AIM:
Return all of the data exactly as given.

***** MATERIAL *****

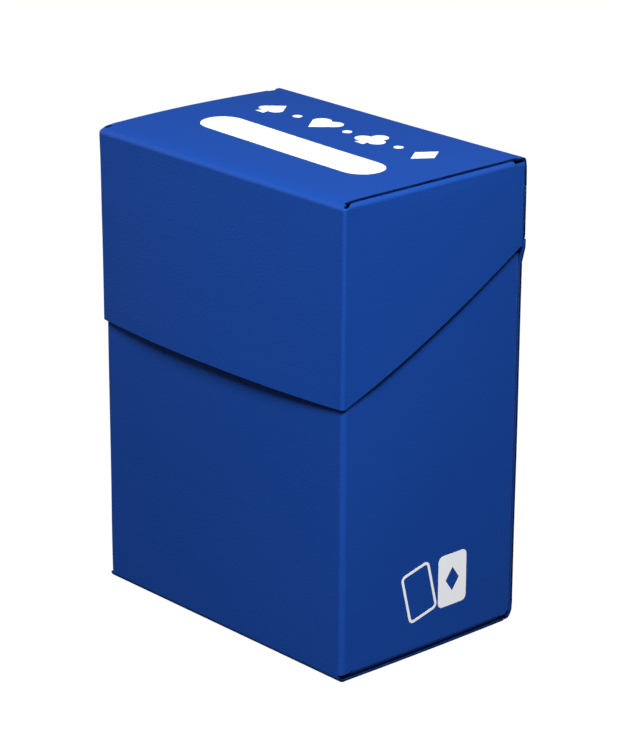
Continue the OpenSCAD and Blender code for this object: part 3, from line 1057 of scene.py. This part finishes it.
def printed_on_side(at, lean):
    turn = Matrix.Rotation(lean, 2)

    def place_it(u, v, d):
        p = turn @ Vector((u, v))
        return body_bow(Vector((side_x - d + ink, at[0] + p.x, at[1] + p.y)))
    return place_it


card_w, card_h, card_corner = 7.6, 10.8, 1.2
card_line, card_gap = 0.6, 8.9
solid_y = card_high.y - card_w / 2
card_mid = (card_low.z + card_high.z) / 2 + 0.4
hole_w, hole_h = card_w / 2 - card_line, card_h / 2 - card_line
ring_hole = [(0, hole_h), (hole_w, hole_h, 0.6), (hole_w, -hole_h, 0.6), (0, -hole_h)]
gem_hole = [(0, 2.5), (1.8, 0), (0, -2.5)]
outlined_card = ring_hole, (solid_y - card_gap, card_mid - 0.4), math.radians(14)
solid_card = gem_hole, (solid_y, card_mid), 0
cards = []
for hole, at, lean in (outlined_card, solid_card):
    right = card_half(card_w, card_h, card_corner, hole)
    left = [Vector((-p.x, p.y)) for p in reversed(right)]
    for half in (right, left):
        cards.append(cut_panel("card", half, printed_on_side(at, lean), ink, joins=[(0, 0)], edge=ink_edge))
finish_piece(joined("card_mark_ink", cards), "box_body", ["card_mark"], white_ink)

# -------------------------------------------------------------- deck divider
# A loose card of thinner polypropylene that parts the deck. It stands against
# the back of the box and slides forward.
divider_low, divider_high = mm_box("deck_divider")
divider_sheet = sheet_material(
    "divider_sheet", deep=(0.0070, 0.0480, 0.262), bright=(0.0094, 0.0565, 0.30), roughness=0.46,
)
divider_corner = 3
divider_outline = rounded([
    (divider_low.x, divider_low.z, divider_corner), (divider_high.x, divider_low.z, divider_corner),
    (divider_high.x, divider_high.z, divider_corner), (divider_low.x, divider_high.z, divider_corner),
])
finish_piece(
    cut_panel(
        "deck_divider_sheet", divider_outline, lambda u, v, d: Vector((u, divider_low.y + d, v)),
        divider_high.y - divider_low.y, steps(-30, 30, 4), steps(5, 85, 4),
    ),
    "divider", ["deck_divider"], divider_sheet,
)

# ------------------------------------------------------------ floor and light
# A plain pale sweep that shows white, a soft key light high on the front right,
# and two low fills, behind the box and on its left.
floor_mesh = bpy.data.meshes.new("floor")
sweep = 9
floor_corners = [(-sweep, -sweep, 0), (sweep, -sweep, 0), (sweep, sweep, 0), (-sweep, sweep, 0)]
floor_mesh.from_pydata(floor_corners, [], [(0, 1, 2, 3)])
floor = bpy.data.objects.new("floor", floor_mesh)
bpy.context.scene.collection.objects.link(floor)
pale_floor = bpy.data.materials.new("pale_floor")
pale_floor.use_nodes = True
floor_tree = pale_floor.node_tree
floor_shader = floor_tree.nodes["Principled BSDF"]
floor_shader.inputs["Base Color"].default_value = (0.06, 0.06, 0.06, 1)
floor_shader.inputs["Roughness"].default_value = 0.9
floor_shader.inputs["Specular IOR Level"].default_value = 0.0
floor_shader.inputs["Emission Color"].default_value = (0.96, 0.96, 0.96, 1)
seen = floor_tree.nodes.new("ShaderNodeLightPath").outputs["Is Camera Ray"]
floor_tree.links.new(seen, floor_shader.inputs["Emission Strength"])
floor.data.materials.append(pale_floor)

world = bpy.data.worlds.new("studio")
world.use_nodes = True
sky = world.node_tree
glow = sky.nodes["Background"]
glow.inputs["Color"].default_value = (1, 1, 1, 1)
glow.inputs["Strength"].default_value = 0.12
backdrop = sky.nodes.new("ShaderNodeBackground")
backdrop.inputs["Color"].default_value = (1, 1, 1, 1)
either = sky.nodes.new("ShaderNodeMixShader")
sky.links.new(sky.nodes.new("ShaderNodeLightPath").outputs["Is Camera Ray"], either.inputs[0])
sky.links.new(glow.outputs[0], either.inputs[1])
sky.links.new(backdrop.outputs[0], either.inputs[2])
sky.links.new(either.outputs[0], sky.nodes["World Output"].inputs["Surface"])
bpy.context.scene.world = world


box_middle = Vector((0, 0, 0.05))


def direction(azimuth, elevation):
    """Unit vector towards that azimuth and elevation in radians; azimuth 0 faces the front of the box."""
    return Vector((
        math.sin(azimuth) * math.cos(elevation), -math.cos(azimuth) * math.cos(elevation), math.sin(elevation),
    ))


def soft_light(name, azimuth, elevation, distance, size, power):
    """A round soft light aimed at the middle of the box."""
    light = bpy.data.lights.new(name, "AREA")
    light.shape = "DISK"
    light.size = size
    light.energy = power
    lamp = bpy.data.objects.new(name, light)
    back = direction(math.radians(azimuth), math.radians(elevation))
    lamp.location = box_middle + back * distance
    lamp.rotation_mode = "QUATERNION"
    lamp.rotation_quaternion = back.to_track_quat("Z", "Y")
    bpy.context.scene.collection.objects.link(lamp)


soft_light("key", 49.5, 50, 0.55, 0.2, 5.5)
soft_light("back_fill", 180, 8, 0.8, 0.4, 3.4)
soft_light("left_fill", 275, 8, 0.8, 0.4, 3.4)

# --------------------------------------------------------------------- camera
# A long lens that looks slightly down on the upright crease between the front
# and the right side.
azimuth, elevation, roll = math.radians(47.82), math.radians(19.72), math.radians(0.31)
aim, distance = Vector((0.00133, 0, 0.04803)), 0.6326
back = direction(azimuth, elevation)
right = Vector((math.cos(azimuth), math.sin(azimuth), 0))
up = back.cross(right)
camera_data = bpy.data.cameras.new("camera")
camera_data.sensor_width = 36
camera_data.lens = 154.0
camera = bpy.data.objects.new("camera", camera_data)
camera.location = aim + back * distance
turned_right = right * math.cos(roll) + up * math.sin(roll)
turned_up = up * math.cos(roll) - right * math.sin(roll)
camera.rotation_mode = "QUATERNION"
camera.rotation_quaternion = Matrix((turned_right, turned_up, back)).transposed().to_quaternion()
camera_data.clip_start, camera_data.clip_end = 0.05, 50
bpy.context.scene.collection.objects.link(camera)
bpy.context.scene.camera = camera
bpy.context.scene.view_settings.view_transform = "Standard"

*****

TASK ANSWER:
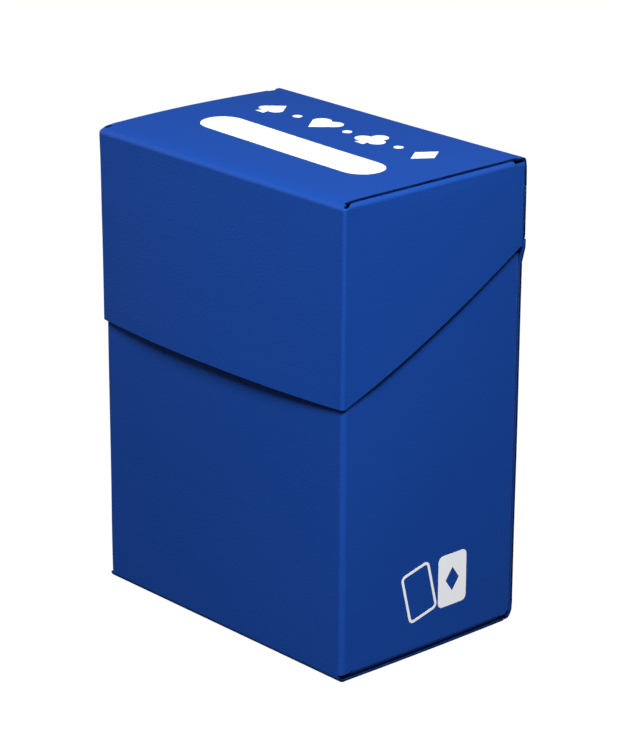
Continue the OpenSCAD and Blender code for this object: part 3, from line 1057 of scene.py. This part finishes it.
def printed_on_side(at, lean):
    turn = Matrix.Rotation(lean, 2)

    def place_it(u, v, d):
        p = turn @ Vector((u, v))
        return body_bow(Vector((side_x - d + ink, at[0] + p.x, at[1] + p.y)))
    return place_it


card_w, card_h, card_corner = 7.6, 10.8, 1.2
card_line, card_gap = 0.6, 8.9
solid_y = card_high.y - card_w / 2
card_mid = (card_low.z + card_high.z) / 2 + 0.4
hole_w, hole_h = card_w / 2 - card_line, card_h / 2 - card_line
ring_hole = [(0, hole_h), (hole_w, hole_h, 0.6), (hole_w, -hole_h, 0.6), (0, -hole_h)]
gem_hole = [(0, 2.5), (1.8, 0), (0, -2.5)]
outlined_card = ring_hole, (solid_y - card_gap, card_mid - 0.4), math.radians(14)
solid_card = gem_hole, (solid_y, card_mid), 0
cards = []
for hole, at, lean in (outlined_card, solid_card):
    right = card_half(card_w, card_h, card_corner, hole)
    left = [Vector((-p.x, p.y)) for p in reversed(right)]
    for half in (right, left):
        cards.append(cut_panel("card", half, printed_on_side(at, lean), ink, joins=[(0, 0)], edge=ink_edge))
finish_piece(joined("card_mark_ink", cards), "box_body", ["card_mark"], white_ink)

# -------------------------------------------------------------- deck divider
# A loose card of thinner polypropylene that parts the deck. It stands against
# the back of the box and slides forward.
divider_low, divider_high = mm_box("deck_divider")
divider_sheet = sheet_material(
    "divider_sheet", deep=(0.0070, 0.0480, 0.262), bright=(0.0094, 0.0565, 0.30), roughness=0.46,
)
divider_corner = 3
divider_outline = rounded([
    (divider_low.x, divider_low.z, divider_corner), (divider_high.x, divider_low.z, divider_corner),
    (divider_high.x, divider_high.z, divider_corner), (divider_low.x, divider_high.z, divider_corner),
])
finish_piece(
    cut_panel(
        "deck_divider_sheet", divider_outline, lambda u, v, d: Vector((u, divider_low.y + d, v)),
        divider_high.y - divider_low.y, steps(-30, 30, 4), steps(5, 85, 4),
    ),
    "divider", ["deck_divider"], divider_sheet,
)

# ------------------------------------------------------------ floor and light
# A plain pale sweep that shows white, a soft key light high on the front right,
# and two low fills, behind the box and on its left.
floor_mesh = bpy.data.meshes.new("floor")
sweep = 9
floor_corners = [(-sweep, -sweep, 0), (sweep, -sweep, 0), (sweep, sweep, 0), (-sweep, sweep, 0)]
floor_mesh.from_pydata(floor_corners, [], [(0, 1, 2, 3)])
floor = bpy.data.objects.new("floor", floor_mesh)
bpy.context.scene.collection.objects.link(floor)
pale_floor = bpy.data.materials.new("pale_floor")
pale_floor.use_nodes = True
floor_tree = pale_floor.node_tree
floor_shader = floor_tree.nodes["Principled BSDF"]
floor_shader.inputs["Base Color"].default_value = (0.06, 0.06, 0.06, 1)
floor_shader.inputs["Roughness"].default_value = 0.9
floor_shader.inputs["Specular IOR Level"].default_value = 0.0
floor_shader.inputs["Emission Color"].default_value = (0.96, 0.96, 0.96, 1)
seen = floor_tree.nodes.new("ShaderNodeLightPath").outputs["Is Camera Ray"]
floor_tree.links.new(seen, floor_shader.inputs["Emission Strength"])
floor.data.materials.append(pale_floor)

world = bpy.data.worlds.new("studio")
world.use_nodes = True
sky = world.node_tree
glow = sky.nodes["Background"]
glow.inputs["Color"].default_value = (1, 1, 1, 1)
glow.inputs["Strength"].default_value = 0.12
backdrop = sky.nodes.new("ShaderNodeBackground")
backdrop.inputs["Color"].default_value = (1, 1, 1, 1)
either = sky.nodes.new("ShaderNodeMixShader")
sky.links.new(sky.nodes.new("ShaderNodeLightPath").outputs["Is Camera Ray"], either.inputs[0])
sky.links.new(glow.outputs[0], either.inputs[1])
sky.links.new(backdrop.outputs[0], either.inputs[2])
sky.links.new(either.outputs[0], sky.nodes["World Output"].inputs["Surface"])
bpy.context.scene.world = world


box_middle = Vector((0, 0, 0.05))


def direction(azimuth, elevation):
    """Unit vector towards that azimuth and elevation in radians; azimuth 0 faces the front of the box."""
    return Vector((
        math.sin(azimuth) * math.cos(elevation), -math.cos(azimuth) * math.cos(elevation), math.sin(elevation),
    ))


def soft_light(name, azimuth, elevation, distance, size, power):
    """A round soft light aimed at the middle of the box."""
    light = bpy.data.lights.new(name, "AREA")
    light.shape = "DISK"
    light.size = size
    light.energy = power
    lamp = bpy.data.objects.new(name, light)
    back = direction(math.radians(azimuth), math.radians(elevation))
    lamp.location = box_middle + back * distance
    lamp.rotation_mode = "QUATERNION"
    lamp.rotation_quaternion = back.to_track_quat("Z", "Y")
    bpy.context.scene.collection.objects.link(lamp)


soft_light("key", 49.5, 50, 0.55, 0.2, 5.5)
soft_light("back_fill", 180, 8, 0.8, 0.4, 3.4)
soft_light("left_fill", 275, 8, 0.8, 0.4, 3.4)

# --------------------------------------------------------------------- camera
# A long lens that looks slightly down on the upright crease between the front
# and the right side.
azimuth, elevation, roll = math.radians(47.82), math.radians(19.72), math.radians(0.31)
aim, distance = Vector((0.00133, 0, 0.04803)), 0.6326
back = direction(azimuth, elevation)
right = Vector((math.cos(azimuth), math.sin(azimuth), 0))
up = back.cross(right)
camera_data = bpy.data.cameras.new("camera")
camera_data.sensor_width = 36
camera_data.lens = 154.0
camera = bpy.data.objects.new("camera", camera_data)
camera.location = aim + back * distance
turned_right = right * math.cos(roll) + up * math.sin(roll)
turned_up = up * math.cos(roll) - right * math.sin(roll)
camera.rotation_mode = "QUATERNION"
camera.rotation_quaternion = Matrix((turned_right, turned_up, back)).transposed().to_quaternion()
camera_data.clip_start, camera_data.clip_end = 0.05, 50
bpy.context.scene.collection.objects.link(camera)
bpy.context.scene.camera = camera
bpy.context.scene.view_settings.view_transform = "Standard"